A Novel is Like a Marriage

David Foster Wallace world copyright Giovanni Giovannetti/effigie
David Foster Wallace 1962-2008

Novels are like marriages. You have to get into the mood to write them — not because of what writing them is going to be like, but because it’s so sad to end them. When I finished my first book, I really felt like I’d fallen in love with my main character and that she’d died. You have to understand, writing a novel gets very weird and invisible-friend-from-childhood-ish, then you kill that thing, which was never really alive except in your imagination, and you’re supposed to go buy groceries and talk to people at parties and stuff. Characters in stories are different. They come alive in the corners of your eyes. You don’t have to live with them.


2 Replies to “A Novel is Like a Marriage”

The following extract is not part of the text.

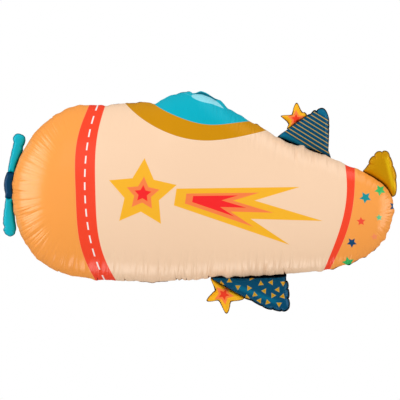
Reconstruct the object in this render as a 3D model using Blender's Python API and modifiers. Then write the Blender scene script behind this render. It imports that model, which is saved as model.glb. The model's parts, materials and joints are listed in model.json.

  1. This is a very astute observation. Sometimes I think that I’m dragging out the ending to the book I’m currently working on because I don’t want to leave these characters. They have become so much a part of my world, or should I say, I have become a part of theirs.


    1. They do become real people. I had something similar, but it was this big, love able Lab. I wrote a big fight scene in a house, the attacker was a female killer, and she injured two protagonists first. The the dog took her down, but I decided he had to die doing so. Ultimate sacrifice. Tore me up, but it was right for the scene’s drama.